21. It is clear that the settlor intended that Windswept should be kept by the trustee and ultimately transferred to his son. That would necessarily involve taking some steps to preserve the property between the creation of the trust and the property vesting in possession in the beneficiary. No funds were provided for that purpose. It was in those circumstances that the settlor purported to confer on the trustee ‘full power to deal with the aforesaid property as he in his absolute discretion shall think fit’. In my view, the settlor meant what he said. He intended the trustee to have and to exercise his own honest but absolute discretion as to how this basic objective should be achieved. I am satisfied that the decision of Mr. Branch to put the premises in the occupation of Mr. Desmond Stacey was a decision made bona fide in pursuance of that discretion.

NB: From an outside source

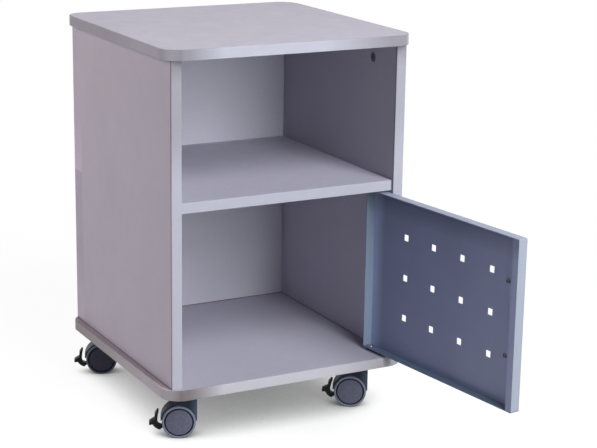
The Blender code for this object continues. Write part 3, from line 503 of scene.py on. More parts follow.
def board_material():
    """Smooth melamine with a fine pearly grain, and the tones listed above, among them painted light and
    shade.
    """
    s = Shader("board", (0.47, 0.45, 0.53), 0.5, Specular_IOR_Level=0.3)
    cloud = s.shades(9.0, 0.02)
    grain = s.shades(900.0, 0.05, under=cloud)
    x, y, z = s.axes()
    upright = s.both(s.spread(z, *BASE_LINE), s.spread(z, *TOP_LINE))
    seam = s.both(s.spread(y, *SEAM_LINE), upright)
    foot = s.both(s.spread(z, *FOOT_LINE), upright)
    base_top = s.both(s.spread(z, *LEDGE_LEVELS[0]), s.spread(z, *LEDGE_LEVELS[1]))
    ledge = s.both(s.spread(x, *LEDGE_LINE), base_top)
    inner = s.both(s.spread(x, *INNER_FROM), s.spread(x, *INNER_TO))
    # Painted shade on the right panel's inner face in the upper bay
    coat = s.dim(grain, s.where(s.both(inner, upright), s.spread(z, *INNER_UPPER_SHADE)))
    # Painted light and shade on the back: lighter low in each bay, darker higher up
    back = s.both(s.spread(y, *BACK_LINE), upright)
    upper = s.where(s.spread(z, *BAY_LINE), s.spread(z, *BACK_UPPER_PAINTED_LIGHT))
    lower = s.where(s.spread(z, *reversed(BAY_LINE)), s.spread(z, *BACK_LOWER_PAINTED_LIGHT))
    coat = s.dim(coat, s.where(back, s.both(upper, lower)))
    coat = s.tint(s.tint(coat, SEAM_COLOR, seam), FOOT_COLOR, foot)
    # Painted shade on the base's narrow ledge beside the left panel
    s.set_color(s.tint(coat, LEDGE_SHADE_COLOR, ledge))
    return s.finished((40.0, 4.0, 0.42, 0.56), (1400.0, 2.0, 0.03 * MM))


# Painted shade on the lying bands: ranges of X, Y or Z, and the share of the colour that the painted shade
# leaves
BAND_LEFT_END = (-112 * MM, -168 * MM)
BAND_LEFT_CORNER = (-198 * MM, -180 * MM)
BAND_LEFT_SHARE = 0.52
BAND_BASE_SHARE = 0.62
BAND_PAINTED_SHADE = (0.035, 0.014, 0.0)
BAND_RIGHT_END = (50 * MM, 155 * MM)
BAND_RIGHT_CORNER = (198 * MM, 184 * MM)
BAND_RIGHT_SHARE = 0.56
BAND_FRONT_FACE = (-178 * MM, -186 * MM)
BAND_LEFT_FACE = (-196 * MM, -199 * MM)
BAND_LEFT_FACE_END = (-110 * MM, 20 * MM)
BAND_LEFT_FACE_SHARE = 0.76
BAND_BASE_END = (-10 * MM, 170 * MM)
BAND_BASE_END_SHARE = 0.68
BAND_BELOW = (300 * MM, 299 * MM)
# Painted shade on the upright bands: ranges of Z and the shares at their two ends
BAND_UPPER = (400 * MM, 470 * MM, 0.94, 0.78)
BAND_HEAD = (535 * MM, 567 * MM, 1.0, 0.66)
BAND_LEFT_SIDE = (0.0, -100 * MM)
BAND_LEFT_UPPER = (390 * MM, 450 * MM)
BAND_LEFT_UPPER_SHARE = 0.87
# The base's band is a little warmer
BAND_BASE_LINE = (86.3 * MM, 86.2 * MM)
BAND_BASE_COLOR = (0.435, 0.415, 0.46)


def band_painted_shade_level(s):
    """Share of the colour left by the painted shade: less at the ends of the front, along the left and high
    on the uprights.
    """
    x, y, z = s.axes()
    below = s.spread(z, *BAND_BELOW)
    above = s.spread(z, *reversed(BAND_BELOW))
    upright = s.both(s.spread(z, *BASE_LINE), s.spread(z, *TOP_LINE))
    front = s.both(s.spread(y, *BAND_FRONT_FACE), s.spread(upright, 0.0, 1.0, 1.0, 0.0))
    left_face = s.spread(x, *BAND_LEFT_FACE)
    left = s.spread(x, *BAND_LEFT_SIDE)
    left_end = s.both(front, s.both(s.spread(x, *BAND_LEFT_END), s.spread(x, *BAND_LEFT_CORNER)))
    right_end = s.both(front, s.both(s.spread(x, *BAND_RIGHT_END), s.spread(x, *BAND_RIGHT_CORNER)))
    level = s.both(s.spread(z, *BAND_UPPER), s.spread(z, *BAND_HEAD))
    level = s.where(upright, level)
    for mask, share in (
        (left_end, BAND_LEFT_SHARE),
        (s.both(left_end, below), BAND_BASE_SHARE),
        (s.both(right_end, above), BAND_RIGHT_SHARE),
        (s.both(left_face, s.spread(y, *BAND_LEFT_FACE_END)), BAND_LEFT_FACE_SHARE),
        (s.both(s.both(left_face, below), s.spread(y, *BAND_BASE_END)), BAND_BASE_END_SHARE),
        (s.both(s.both(upright, left), s.spread(z, *BAND_LEFT_UPPER)), BAND_LEFT_UPPER_SHARE),
    ):
        level = s.both(level, s.spread(mask, 0.0, 1.0, 1.0, share))
    return level


def band_material():
    """Satin plastic edge band with faint drawn lines along it, and painted shade at the ends of the front,
    along the left and high on the uprights.
    """
    s = Shader("edge_band", (0.39, 0.386, 0.455), 0.38, Specular_IOR_Level=0.2)
    lines = s.stretched((1.0, 1.0, 9.0))
    grain = s.shades(160.0, 0.025, place=lines)
    grain = s.tint(grain, BAND_BASE_COLOR, s.spread(s.axes()[2], *BAND_BASE_LINE))
    # Painted shade: the band darkens by the shares above
    s.set_color(s.tint(grain, BAND_PAINTED_SHADE, s.spread(band_painted_shade_level(s), 0.0, 1.0, 1.0, 0.0)))
    return s.finished((60.0, 3.0, 0.3, 0.42), (1500.0, 2.0, 0.02 * MM))


# Painted light and shade on the door, along the closed door's X, Y and Z; its outer face is at Y = -8 mm
DOOR_FACE_LINE = (-7.0 * MM, -7.7 * MM)
DOOR_RIM_LINE = (-331.6 * MM, -332.2 * MM)
DOOR_LIT_COLOR = (0.27, 0.295, 0.36)
DOOR_FOOT_LINE = (92.2 * MM, 91.6 * MM)
DOOR_FOOT_SHADE_COLOR = (0.125, 0.17, 0.25)
DOOR_SHEET_SHADE = (-10 * MM, -110 * MM, 0.85, 1.0)
DOOR_HEAD_LINE = (341.6 * MM, 342.4 * MM)
DOOR_HEAD_LIT_COLOR = (0.30, 0.335, 0.445)
DOOR_HINGE_LINE = (7.6 * MM, 8.2 * MM)
DOOR_HINGE_LIT_COLOR = (0.28, 0.355, 0.475)
DOOR_BEND_LINE = (-18 * MM, 3 * MM, 0.0, 0.75)
DOOR_BEND_HIGHLIGHT_COLOR = (0.40, 0.47, 0.70)
DOOR_HINGE_SHADE = (170 * MM, 300 * MM, 0.92, 0.74)
DOOR_TOP_SHADE = (306 * MM, 334 * MM, 1.0, 0.62)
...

It was not made with the dominant intention of benefiting Mr. Desmond Stacey, though no doubt it did have that effect. Nor do I believe that the decision was made for the trustee’s own convenience. Whilst I doubt that any competent valuer or other expert would have recommended or approved the course adopted by the trustee, I do have some sympathy with Mr. Branch’s viewpoint. He expressed his view that the sale of the property and the investment of the proceeds in shares would not necessarily have provided a good solution. He was sceptical of the wisdom of investing in shares. Likewise, he was critical of the solution which involved lettings to a succession of tenants. He is entitled to say that the property has, by and large, been well preserved over the past fourteen years and he states with confidence that it would be vested in the beneficiary on his majority in that good condition. Unusual though the trustee’s attitude has been and unsupported by expert evidence as it is, I believe that his decision was honestly made and that it was made in exercise of the discretion which the settlor conferred on the trustee and reflected the trust and confidence reposed in him. In these circumstances it seems to me that an action for breach of trust must fail and I will dismiss the claim accordingly.